Doctors in the United States need to build trust with an increasingly diverse patient population — and they can’t learn that in a lecture.

Changing demographics

America is getting more diverse, but its medical schools aren’t keeping up. In 1960, the U.S. population was 85 percent white; by 2060, it will be just 43 percent, according to the Pew Research Center. And almost 61 million Americans speak a non-English language at home. But our medical schools don’t reflect these demographics. For example, 542 African American men entered med school in 1978, but only 515 did in 2014 — total stagnation for this group.

Economic diversity is also an issue.
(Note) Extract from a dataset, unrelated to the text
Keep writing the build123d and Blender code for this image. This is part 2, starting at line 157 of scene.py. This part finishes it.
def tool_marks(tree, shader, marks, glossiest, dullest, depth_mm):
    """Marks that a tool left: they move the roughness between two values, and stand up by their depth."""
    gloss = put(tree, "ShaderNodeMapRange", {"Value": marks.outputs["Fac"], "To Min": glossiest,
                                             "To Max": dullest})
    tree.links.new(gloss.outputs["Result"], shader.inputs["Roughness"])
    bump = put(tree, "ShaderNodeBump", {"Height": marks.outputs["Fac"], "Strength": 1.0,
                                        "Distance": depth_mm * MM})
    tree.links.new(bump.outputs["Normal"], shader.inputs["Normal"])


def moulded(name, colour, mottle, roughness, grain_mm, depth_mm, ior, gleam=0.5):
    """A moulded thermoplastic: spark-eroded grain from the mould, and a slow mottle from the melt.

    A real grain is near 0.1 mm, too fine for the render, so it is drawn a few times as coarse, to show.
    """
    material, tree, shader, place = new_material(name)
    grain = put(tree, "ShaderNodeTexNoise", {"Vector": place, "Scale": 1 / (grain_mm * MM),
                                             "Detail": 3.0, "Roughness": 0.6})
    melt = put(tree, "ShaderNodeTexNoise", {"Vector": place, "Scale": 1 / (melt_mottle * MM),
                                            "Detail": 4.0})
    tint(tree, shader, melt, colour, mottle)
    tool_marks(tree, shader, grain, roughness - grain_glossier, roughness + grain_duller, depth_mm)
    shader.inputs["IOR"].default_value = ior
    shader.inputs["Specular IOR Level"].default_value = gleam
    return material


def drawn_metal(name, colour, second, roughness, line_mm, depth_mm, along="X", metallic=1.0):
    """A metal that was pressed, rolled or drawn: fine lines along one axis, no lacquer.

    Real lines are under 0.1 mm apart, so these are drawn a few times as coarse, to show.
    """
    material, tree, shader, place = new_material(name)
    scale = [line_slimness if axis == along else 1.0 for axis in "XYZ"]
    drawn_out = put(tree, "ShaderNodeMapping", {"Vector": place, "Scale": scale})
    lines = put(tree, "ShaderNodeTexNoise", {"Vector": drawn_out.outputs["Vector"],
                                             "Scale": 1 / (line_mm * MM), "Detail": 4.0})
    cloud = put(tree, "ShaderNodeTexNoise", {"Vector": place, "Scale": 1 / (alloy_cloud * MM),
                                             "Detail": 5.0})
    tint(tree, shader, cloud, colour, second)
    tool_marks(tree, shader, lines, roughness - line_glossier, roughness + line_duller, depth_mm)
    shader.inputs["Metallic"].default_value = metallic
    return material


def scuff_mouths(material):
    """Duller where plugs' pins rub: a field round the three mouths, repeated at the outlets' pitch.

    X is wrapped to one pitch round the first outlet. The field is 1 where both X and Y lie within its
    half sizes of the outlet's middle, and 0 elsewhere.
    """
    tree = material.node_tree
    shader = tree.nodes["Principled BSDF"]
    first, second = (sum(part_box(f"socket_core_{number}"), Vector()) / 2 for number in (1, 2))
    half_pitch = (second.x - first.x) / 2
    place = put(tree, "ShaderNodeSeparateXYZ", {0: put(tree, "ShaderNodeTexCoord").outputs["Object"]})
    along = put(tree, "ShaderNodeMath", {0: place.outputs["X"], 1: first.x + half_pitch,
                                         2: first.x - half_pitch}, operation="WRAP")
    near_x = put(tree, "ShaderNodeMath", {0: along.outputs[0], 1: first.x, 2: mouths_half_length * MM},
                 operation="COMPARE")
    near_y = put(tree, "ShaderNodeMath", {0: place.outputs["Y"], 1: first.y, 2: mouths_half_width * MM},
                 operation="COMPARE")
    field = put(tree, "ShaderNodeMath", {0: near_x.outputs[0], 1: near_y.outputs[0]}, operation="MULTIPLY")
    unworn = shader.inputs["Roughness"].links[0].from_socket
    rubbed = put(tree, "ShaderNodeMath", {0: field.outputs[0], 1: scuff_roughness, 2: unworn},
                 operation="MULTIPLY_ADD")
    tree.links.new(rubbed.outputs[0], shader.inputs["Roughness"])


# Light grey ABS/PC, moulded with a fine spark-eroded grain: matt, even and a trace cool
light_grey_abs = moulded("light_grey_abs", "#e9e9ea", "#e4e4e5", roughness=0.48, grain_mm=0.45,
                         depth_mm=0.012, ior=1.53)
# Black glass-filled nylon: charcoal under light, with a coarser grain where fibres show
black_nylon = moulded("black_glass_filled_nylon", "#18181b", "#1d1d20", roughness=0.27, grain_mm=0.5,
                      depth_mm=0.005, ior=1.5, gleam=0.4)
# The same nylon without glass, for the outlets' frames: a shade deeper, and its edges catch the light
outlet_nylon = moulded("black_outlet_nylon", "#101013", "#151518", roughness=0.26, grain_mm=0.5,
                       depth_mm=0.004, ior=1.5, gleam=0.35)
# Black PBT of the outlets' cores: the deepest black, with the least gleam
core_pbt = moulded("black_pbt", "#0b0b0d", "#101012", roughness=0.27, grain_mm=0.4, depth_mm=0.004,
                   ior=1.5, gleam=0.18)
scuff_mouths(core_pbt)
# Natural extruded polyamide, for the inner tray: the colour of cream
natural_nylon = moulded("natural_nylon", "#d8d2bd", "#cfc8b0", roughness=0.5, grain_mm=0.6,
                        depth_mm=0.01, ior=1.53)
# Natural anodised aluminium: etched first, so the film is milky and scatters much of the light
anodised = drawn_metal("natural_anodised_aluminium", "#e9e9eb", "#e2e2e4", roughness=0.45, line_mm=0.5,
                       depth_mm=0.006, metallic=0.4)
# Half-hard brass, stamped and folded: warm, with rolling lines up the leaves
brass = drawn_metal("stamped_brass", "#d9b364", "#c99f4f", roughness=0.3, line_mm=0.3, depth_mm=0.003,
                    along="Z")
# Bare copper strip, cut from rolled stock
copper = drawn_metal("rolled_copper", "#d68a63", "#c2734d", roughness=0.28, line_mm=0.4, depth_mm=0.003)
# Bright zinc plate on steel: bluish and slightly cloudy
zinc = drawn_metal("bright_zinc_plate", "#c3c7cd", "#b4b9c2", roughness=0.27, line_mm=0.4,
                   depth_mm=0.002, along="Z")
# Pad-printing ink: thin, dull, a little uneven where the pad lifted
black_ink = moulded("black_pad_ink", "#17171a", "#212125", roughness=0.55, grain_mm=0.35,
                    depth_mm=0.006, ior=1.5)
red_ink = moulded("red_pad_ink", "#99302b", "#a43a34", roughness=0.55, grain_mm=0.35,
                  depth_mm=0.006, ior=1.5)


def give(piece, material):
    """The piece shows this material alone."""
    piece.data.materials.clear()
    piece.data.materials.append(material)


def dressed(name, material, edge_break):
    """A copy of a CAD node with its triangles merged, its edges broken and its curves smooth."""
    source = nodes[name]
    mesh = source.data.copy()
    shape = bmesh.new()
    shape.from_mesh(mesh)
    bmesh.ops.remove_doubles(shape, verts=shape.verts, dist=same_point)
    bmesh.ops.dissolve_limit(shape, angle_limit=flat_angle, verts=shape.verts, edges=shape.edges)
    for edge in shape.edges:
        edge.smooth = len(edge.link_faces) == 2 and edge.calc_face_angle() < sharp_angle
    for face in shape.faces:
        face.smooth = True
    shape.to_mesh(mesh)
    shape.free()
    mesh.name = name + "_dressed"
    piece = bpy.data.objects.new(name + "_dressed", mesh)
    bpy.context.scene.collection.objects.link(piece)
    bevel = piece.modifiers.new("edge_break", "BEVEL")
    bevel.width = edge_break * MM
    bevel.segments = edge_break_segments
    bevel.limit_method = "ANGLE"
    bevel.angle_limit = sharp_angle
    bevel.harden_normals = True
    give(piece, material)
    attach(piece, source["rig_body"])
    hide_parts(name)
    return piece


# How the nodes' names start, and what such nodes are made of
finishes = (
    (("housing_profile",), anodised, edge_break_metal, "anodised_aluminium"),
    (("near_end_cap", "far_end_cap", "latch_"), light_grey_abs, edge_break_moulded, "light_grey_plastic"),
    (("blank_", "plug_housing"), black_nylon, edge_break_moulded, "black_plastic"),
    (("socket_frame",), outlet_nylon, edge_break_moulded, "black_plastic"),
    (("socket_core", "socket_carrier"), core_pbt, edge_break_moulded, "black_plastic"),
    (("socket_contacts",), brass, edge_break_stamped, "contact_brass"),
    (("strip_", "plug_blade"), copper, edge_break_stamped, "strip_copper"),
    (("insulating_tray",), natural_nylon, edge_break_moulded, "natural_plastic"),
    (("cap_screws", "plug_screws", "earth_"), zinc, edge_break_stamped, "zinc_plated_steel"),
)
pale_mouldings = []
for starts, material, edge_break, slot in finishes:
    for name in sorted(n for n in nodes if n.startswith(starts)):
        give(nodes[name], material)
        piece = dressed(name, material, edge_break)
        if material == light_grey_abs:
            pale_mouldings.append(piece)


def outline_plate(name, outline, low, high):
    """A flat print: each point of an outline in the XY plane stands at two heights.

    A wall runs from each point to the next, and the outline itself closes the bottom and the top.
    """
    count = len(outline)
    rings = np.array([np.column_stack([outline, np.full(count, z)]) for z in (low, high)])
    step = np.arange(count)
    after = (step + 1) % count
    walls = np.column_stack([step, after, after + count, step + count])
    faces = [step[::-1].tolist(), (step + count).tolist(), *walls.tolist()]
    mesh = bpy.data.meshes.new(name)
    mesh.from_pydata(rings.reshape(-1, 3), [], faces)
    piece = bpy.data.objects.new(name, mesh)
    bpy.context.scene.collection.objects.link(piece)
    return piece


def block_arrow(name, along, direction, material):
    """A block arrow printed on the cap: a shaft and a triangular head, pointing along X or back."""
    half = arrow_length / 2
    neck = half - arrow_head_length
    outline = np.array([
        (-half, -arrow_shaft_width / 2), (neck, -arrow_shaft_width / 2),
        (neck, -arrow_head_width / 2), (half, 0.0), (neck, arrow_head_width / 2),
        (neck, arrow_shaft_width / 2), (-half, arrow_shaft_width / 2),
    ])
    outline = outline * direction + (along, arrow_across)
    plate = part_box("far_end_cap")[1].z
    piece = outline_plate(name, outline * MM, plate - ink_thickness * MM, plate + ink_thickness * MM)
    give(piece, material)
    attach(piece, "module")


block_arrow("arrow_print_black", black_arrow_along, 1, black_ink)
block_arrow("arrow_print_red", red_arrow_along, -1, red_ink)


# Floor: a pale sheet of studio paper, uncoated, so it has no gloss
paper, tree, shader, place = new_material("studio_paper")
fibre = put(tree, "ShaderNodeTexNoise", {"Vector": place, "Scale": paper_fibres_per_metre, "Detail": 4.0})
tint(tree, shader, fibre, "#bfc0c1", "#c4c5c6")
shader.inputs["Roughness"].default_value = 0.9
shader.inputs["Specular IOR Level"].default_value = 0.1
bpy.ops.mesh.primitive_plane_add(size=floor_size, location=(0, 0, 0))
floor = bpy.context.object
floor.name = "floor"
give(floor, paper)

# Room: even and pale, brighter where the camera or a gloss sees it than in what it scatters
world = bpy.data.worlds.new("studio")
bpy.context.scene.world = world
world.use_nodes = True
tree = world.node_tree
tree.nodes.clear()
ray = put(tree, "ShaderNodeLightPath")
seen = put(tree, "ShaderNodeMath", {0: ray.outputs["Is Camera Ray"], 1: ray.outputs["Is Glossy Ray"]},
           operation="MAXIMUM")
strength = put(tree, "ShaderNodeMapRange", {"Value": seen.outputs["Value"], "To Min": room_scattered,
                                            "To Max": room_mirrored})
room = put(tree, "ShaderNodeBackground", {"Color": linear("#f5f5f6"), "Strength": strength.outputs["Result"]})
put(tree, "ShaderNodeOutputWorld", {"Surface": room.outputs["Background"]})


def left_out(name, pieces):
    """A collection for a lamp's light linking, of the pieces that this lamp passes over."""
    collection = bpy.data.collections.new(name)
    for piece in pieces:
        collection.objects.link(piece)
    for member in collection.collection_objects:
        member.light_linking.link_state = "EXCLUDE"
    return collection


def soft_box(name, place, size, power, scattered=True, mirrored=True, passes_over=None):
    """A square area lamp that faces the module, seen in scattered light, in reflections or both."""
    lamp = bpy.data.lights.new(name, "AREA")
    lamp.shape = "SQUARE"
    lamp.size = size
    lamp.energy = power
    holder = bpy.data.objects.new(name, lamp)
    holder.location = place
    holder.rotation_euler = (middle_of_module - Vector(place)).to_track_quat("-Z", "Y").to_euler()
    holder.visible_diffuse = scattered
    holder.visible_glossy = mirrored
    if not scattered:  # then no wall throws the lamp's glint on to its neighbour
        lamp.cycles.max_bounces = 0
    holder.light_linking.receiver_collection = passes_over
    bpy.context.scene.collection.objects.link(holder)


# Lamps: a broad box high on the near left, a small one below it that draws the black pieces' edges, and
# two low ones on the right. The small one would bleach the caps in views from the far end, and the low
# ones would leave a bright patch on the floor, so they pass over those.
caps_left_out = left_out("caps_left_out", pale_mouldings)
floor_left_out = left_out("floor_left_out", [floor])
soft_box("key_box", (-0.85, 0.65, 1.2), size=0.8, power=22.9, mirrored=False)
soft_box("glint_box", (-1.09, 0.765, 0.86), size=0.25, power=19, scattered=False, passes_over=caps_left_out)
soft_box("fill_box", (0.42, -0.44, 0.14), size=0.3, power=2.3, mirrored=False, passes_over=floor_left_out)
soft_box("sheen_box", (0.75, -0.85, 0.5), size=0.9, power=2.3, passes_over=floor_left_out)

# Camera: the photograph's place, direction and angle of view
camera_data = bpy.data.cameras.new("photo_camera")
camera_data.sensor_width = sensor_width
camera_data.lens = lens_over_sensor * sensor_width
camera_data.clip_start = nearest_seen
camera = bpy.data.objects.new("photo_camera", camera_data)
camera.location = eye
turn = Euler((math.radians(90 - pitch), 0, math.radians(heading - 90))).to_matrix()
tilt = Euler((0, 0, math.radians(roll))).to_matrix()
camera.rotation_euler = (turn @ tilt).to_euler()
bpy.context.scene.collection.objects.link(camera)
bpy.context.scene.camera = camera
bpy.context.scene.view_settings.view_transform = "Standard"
Currently 60 percent of U.S. medical students are from families in the top 20 percent income bracket, while only 3 percent of med students are from the bottom 20 percent. “But that bottom 20 percent have more health problems, including access to care,” says Neal Simon, president of American University of Antigua College of Medicine.

“Students who attend ethnically and culturally diverse medical schools report being better prepared to care for patients from diverse backgrounds.”

Patient impacts

The language barrier and subtler cultural issues can negatively impact patient care. “In some cultures, it’s difficult for a woman to talk openly about pregnancy,” Simon observes. “Male patients might not want to expose weakness,” which makes them reluctant to discuss their symptoms — depriving doctors of essential diagnostic information.  

To overcome these challenges, doctors need to be proactive about asking the right questions and building trust with patients. “They can’t learn that through lectures,” says Simon. “They learn it by being involved in different cultural and socioeconomic groups.”

Indeed, a 2008 study by the UCLA Higher Education Research Institute found that students who attend ethnically and culturally diverse medical schools report being better prepared to care for patients from diverse backgrounds.

Improving access

To make healthcare better for everyone, the Association of American Medical Colleges encourages people from diverse backgrounds to apply to medical school. These applicants should do more than just check the box stating their ethnicity; they should describe their experience elsewhere on the application — especially if they plan to serve their community after graduating.

However, U.S.-based medical schools have not done enough to increase diversity. For example, 542 African American men entered med schools in 1978, but only 515 did in 2014 — a total stagnation for this group. At some Caribbean medical schools, classes average around 20 percent African American.

Simon believes that medical schools should also look beyond standardized test scores: “Look at the student as a whole. What have they done in the past? How dedicated are they?”

“[Being a good doctor] is about patient trust,” Simon adds. “There’s no test for that.”